>>>>>

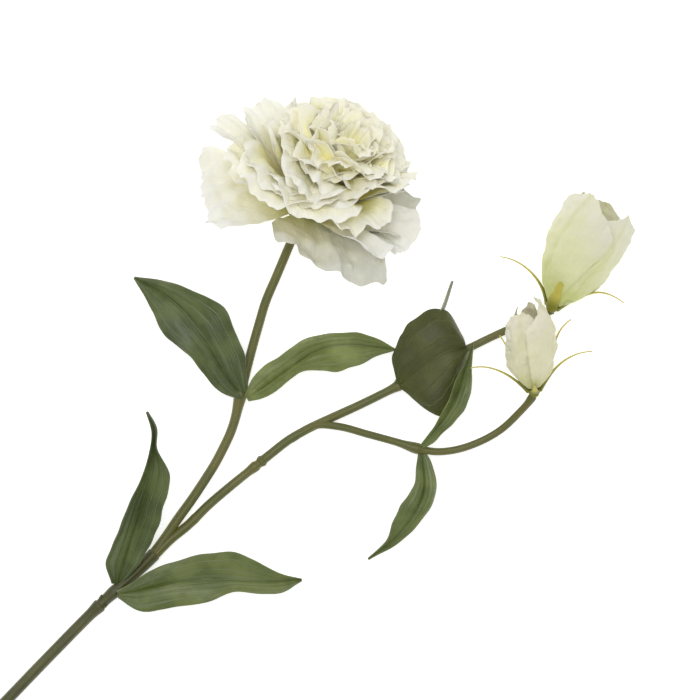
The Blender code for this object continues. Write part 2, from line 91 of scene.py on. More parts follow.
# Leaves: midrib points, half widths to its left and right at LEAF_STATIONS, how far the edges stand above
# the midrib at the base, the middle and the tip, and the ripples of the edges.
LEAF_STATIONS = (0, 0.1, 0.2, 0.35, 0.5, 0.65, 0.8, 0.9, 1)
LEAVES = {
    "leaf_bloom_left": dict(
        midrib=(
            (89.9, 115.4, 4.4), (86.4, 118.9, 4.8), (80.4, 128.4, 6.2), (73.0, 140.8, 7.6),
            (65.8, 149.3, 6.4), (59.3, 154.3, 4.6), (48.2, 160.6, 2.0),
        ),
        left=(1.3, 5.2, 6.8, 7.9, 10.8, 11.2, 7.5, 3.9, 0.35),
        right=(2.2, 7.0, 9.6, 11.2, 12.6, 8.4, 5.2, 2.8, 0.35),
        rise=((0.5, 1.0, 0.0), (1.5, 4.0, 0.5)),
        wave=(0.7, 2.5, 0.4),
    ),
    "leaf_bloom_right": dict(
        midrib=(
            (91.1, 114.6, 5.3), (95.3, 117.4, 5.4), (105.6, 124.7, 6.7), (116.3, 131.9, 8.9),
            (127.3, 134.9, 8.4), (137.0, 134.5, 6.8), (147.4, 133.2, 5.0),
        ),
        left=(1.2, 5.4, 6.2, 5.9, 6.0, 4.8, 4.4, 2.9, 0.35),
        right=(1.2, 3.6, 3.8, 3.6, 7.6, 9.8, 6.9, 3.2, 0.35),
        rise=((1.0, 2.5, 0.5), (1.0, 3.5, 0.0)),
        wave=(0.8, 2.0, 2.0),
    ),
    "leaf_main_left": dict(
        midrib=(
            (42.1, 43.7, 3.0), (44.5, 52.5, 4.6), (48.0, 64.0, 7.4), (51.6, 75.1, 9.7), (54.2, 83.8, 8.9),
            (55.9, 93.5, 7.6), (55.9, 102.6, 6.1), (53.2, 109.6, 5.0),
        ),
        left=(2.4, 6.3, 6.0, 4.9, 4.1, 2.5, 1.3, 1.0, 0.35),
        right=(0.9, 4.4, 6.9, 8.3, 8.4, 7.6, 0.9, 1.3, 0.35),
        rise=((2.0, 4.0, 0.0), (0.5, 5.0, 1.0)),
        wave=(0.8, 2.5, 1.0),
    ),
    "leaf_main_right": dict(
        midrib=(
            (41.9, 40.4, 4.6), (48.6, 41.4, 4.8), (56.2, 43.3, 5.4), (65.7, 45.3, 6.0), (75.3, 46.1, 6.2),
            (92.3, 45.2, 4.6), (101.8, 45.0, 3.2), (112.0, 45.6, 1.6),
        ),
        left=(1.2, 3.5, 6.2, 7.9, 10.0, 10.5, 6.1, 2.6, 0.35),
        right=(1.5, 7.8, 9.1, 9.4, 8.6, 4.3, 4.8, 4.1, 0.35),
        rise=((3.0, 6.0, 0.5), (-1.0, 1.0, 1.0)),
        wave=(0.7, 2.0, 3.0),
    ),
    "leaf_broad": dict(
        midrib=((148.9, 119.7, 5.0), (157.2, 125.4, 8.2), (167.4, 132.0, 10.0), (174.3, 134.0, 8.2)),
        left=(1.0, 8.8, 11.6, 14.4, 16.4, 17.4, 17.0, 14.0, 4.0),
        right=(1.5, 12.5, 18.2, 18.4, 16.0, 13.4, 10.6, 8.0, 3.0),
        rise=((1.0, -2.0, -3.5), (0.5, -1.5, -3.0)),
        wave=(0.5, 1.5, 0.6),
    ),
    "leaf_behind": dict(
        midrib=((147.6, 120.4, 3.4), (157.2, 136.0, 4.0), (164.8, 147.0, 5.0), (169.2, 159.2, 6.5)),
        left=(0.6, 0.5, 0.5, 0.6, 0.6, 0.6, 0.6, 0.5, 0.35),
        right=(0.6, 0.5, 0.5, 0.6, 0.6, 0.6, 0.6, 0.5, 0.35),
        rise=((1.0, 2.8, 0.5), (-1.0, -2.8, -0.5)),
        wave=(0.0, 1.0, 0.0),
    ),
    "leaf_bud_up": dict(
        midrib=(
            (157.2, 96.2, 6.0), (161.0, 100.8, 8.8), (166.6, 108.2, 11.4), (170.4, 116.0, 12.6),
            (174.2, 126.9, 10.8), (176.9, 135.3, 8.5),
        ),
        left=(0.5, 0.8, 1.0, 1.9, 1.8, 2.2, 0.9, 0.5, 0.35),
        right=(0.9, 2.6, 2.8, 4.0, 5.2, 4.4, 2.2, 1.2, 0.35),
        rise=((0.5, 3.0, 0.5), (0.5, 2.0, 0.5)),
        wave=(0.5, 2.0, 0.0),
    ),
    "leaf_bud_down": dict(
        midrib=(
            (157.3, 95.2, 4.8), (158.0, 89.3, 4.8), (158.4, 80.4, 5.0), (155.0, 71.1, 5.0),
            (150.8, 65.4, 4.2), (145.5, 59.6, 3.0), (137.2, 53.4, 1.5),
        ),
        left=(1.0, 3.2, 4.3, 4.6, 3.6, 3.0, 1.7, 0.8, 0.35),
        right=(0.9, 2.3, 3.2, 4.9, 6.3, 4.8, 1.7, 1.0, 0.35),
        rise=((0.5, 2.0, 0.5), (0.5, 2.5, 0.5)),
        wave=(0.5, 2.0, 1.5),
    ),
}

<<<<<

- [Task instructions]: Take the data above and return it exactly.

- [Exercise response]:
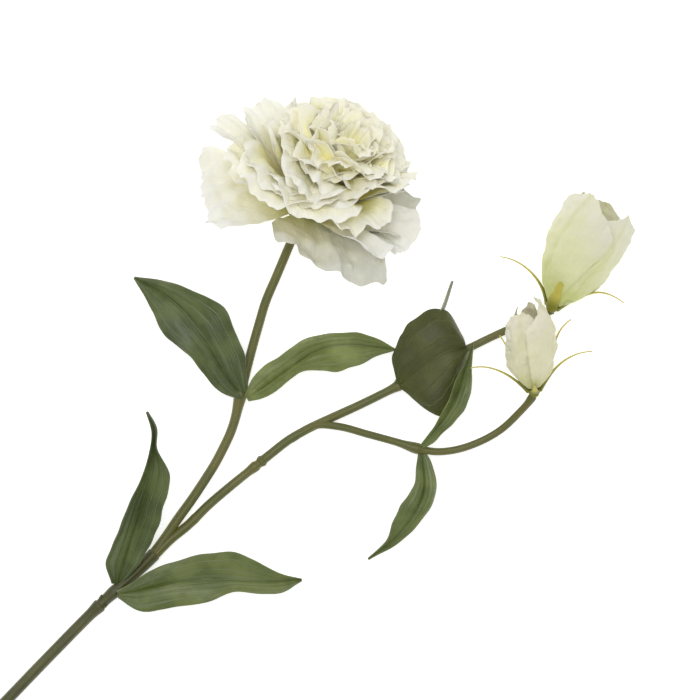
The Blender code for this object continues. Write part 2, from line 91 of scene.py on. More parts follow.
# Leaves: midrib points, half widths to its left and right at LEAF_STATIONS, how far the edges stand above
# the midrib at the base, the middle and the tip, and the ripples of the edges.
LEAF_STATIONS = (0, 0.1, 0.2, 0.35, 0.5, 0.65, 0.8, 0.9, 1)
LEAVES = {
    "leaf_bloom_left": dict(
        midrib=(
            (89.9, 115.4, 4.4), (86.4, 118.9, 4.8), (80.4, 128.4, 6.2), (73.0, 140.8, 7.6),
            (65.8, 149.3, 6.4), (59.3, 154.3, 4.6), (48.2, 160.6, 2.0),
        ),
        left=(1.3, 5.2, 6.8, 7.9, 10.8, 11.2, 7.5, 3.9, 0.35),
        right=(2.2, 7.0, 9.6, 11.2, 12.6, 8.4, 5.2, 2.8, 0.35),
        rise=((0.5, 1.0, 0.0), (1.5, 4.0, 0.5)),
        wave=(0.7, 2.5, 0.4),
    ),
    "leaf_bloom_right": dict(
        midrib=(
            (91.1, 114.6, 5.3), (95.3, 117.4, 5.4), (105.6, 124.7, 6.7), (116.3, 131.9, 8.9),
            (127.3, 134.9, 8.4), (137.0, 134.5, 6.8), (147.4, 133.2, 5.0),
        ),
        left=(1.2, 5.4, 6.2, 5.9, 6.0, 4.8, 4.4, 2.9, 0.35),
        right=(1.2, 3.6, 3.8, 3.6, 7.6, 9.8, 6.9, 3.2, 0.35),
        rise=((1.0, 2.5, 0.5), (1.0, 3.5, 0.0)),
        wave=(0.8, 2.0, 2.0),
    ),
    "leaf_main_left": dict(
        midrib=(
            (42.1, 43.7, 3.0), (44.5, 52.5, 4.6), (48.0, 64.0, 7.4), (51.6, 75.1, 9.7), (54.2, 83.8, 8.9),
            (55.9, 93.5, 7.6), (55.9, 102.6, 6.1), (53.2, 109.6, 5.0),
        ),
        left=(2.4, 6.3, 6.0, 4.9, 4.1, 2.5, 1.3, 1.0, 0.35),
        right=(0.9, 4.4, 6.9, 8.3, 8.4, 7.6, 0.9, 1.3, 0.35),
        rise=((2.0, 4.0, 0.0), (0.5, 5.0, 1.0)),
        wave=(0.8, 2.5, 1.0),
    ),
    "leaf_main_right": dict(
        midrib=(
            (41.9, 40.4, 4.6), (48.6, 41.4, 4.8), (56.2, 43.3, 5.4), (65.7, 45.3, 6.0), (75.3, 46.1, 6.2),
            (92.3, 45.2, 4.6), (101.8, 45.0, 3.2), (112.0, 45.6, 1.6),
        ),
        left=(1.2, 3.5, 6.2, 7.9, 10.0, 10.5, 6.1, 2.6, 0.35),
        right=(1.5, 7.8, 9.1, 9.4, 8.6, 4.3, 4.8, 4.1, 0.35),
        rise=((3.0, 6.0, 0.5), (-1.0, 1.0, 1.0)),
        wave=(0.7, 2.0, 3.0),
    ),
    "leaf_broad": dict(
        midrib=((148.9, 119.7, 5.0), (157.2, 125.4, 8.2), (167.4, 132.0, 10.0), (174.3, 134.0, 8.2)),
        left=(1.0, 8.8, 11.6, 14.4, 16.4, 17.4, 17.0, 14.0, 4.0),
        right=(1.5, 12.5, 18.2, 18.4, 16.0, 13.4, 10.6, 8.0, 3.0),
        rise=((1.0, -2.0, -3.5), (0.5, -1.5, -3.0)),
        wave=(0.5, 1.5, 0.6),
    ),
    "leaf_behind": dict(
        midrib=((147.6, 120.4, 3.4), (157.2, 136.0, 4.0), (164.8, 147.0, 5.0), (169.2, 159.2, 6.5)),
        left=(0.6, 0.5, 0.5, 0.6, 0.6, 0.6, 0.6, 0.5, 0.35),
        right=(0.6, 0.5, 0.5, 0.6, 0.6, 0.6, 0.6, 0.5, 0.35),
        rise=((1.0, 2.8, 0.5), (-1.0, -2.8, -0.5)),
        wave=(0.0, 1.0, 0.0),
    ),
    "leaf_bud_up": dict(
        midrib=(
            (157.2, 96.2, 6.0), (161.0, 100.8, 8.8), (166.6, 108.2, 11.4), (170.4, 116.0, 12.6),
            (174.2, 126.9, 10.8), (176.9, 135.3, 8.5),
        ),
        left=(0.5, 0.8, 1.0, 1.9, 1.8, 2.2, 0.9, 0.5, 0.35),
        right=(0.9, 2.6, 2.8, 4.0, 5.2, 4.4, 2.2, 1.2, 0.35),
        rise=((0.5, 3.0, 0.5), (0.5, 2.0, 0.5)),
        wave=(0.5, 2.0, 0.0),
    ),
    "leaf_bud_down": dict(
        midrib=(
            (157.3, 95.2, 4.8), (158.0, 89.3, 4.8), (158.4, 80.4, 5.0), (155.0, 71.1, 5.0),
            (150.8, 65.4, 4.2), (145.5, 59.6, 3.0), (137.2, 53.4, 1.5),
        ),
        left=(1.0, 3.2, 4.3, 4.6, 3.6, 3.0, 1.7, 0.8, 0.35),
        right=(0.9, 2.3, 3.2, 4.9, 6.3, 4.8, 1.7, 1.0, 0.35),
        rise=((0.5, 2.0, 0.5), (0.5, 2.5, 0.5)),
        wave=(0.5, 2.0, 1.5),
    ),
}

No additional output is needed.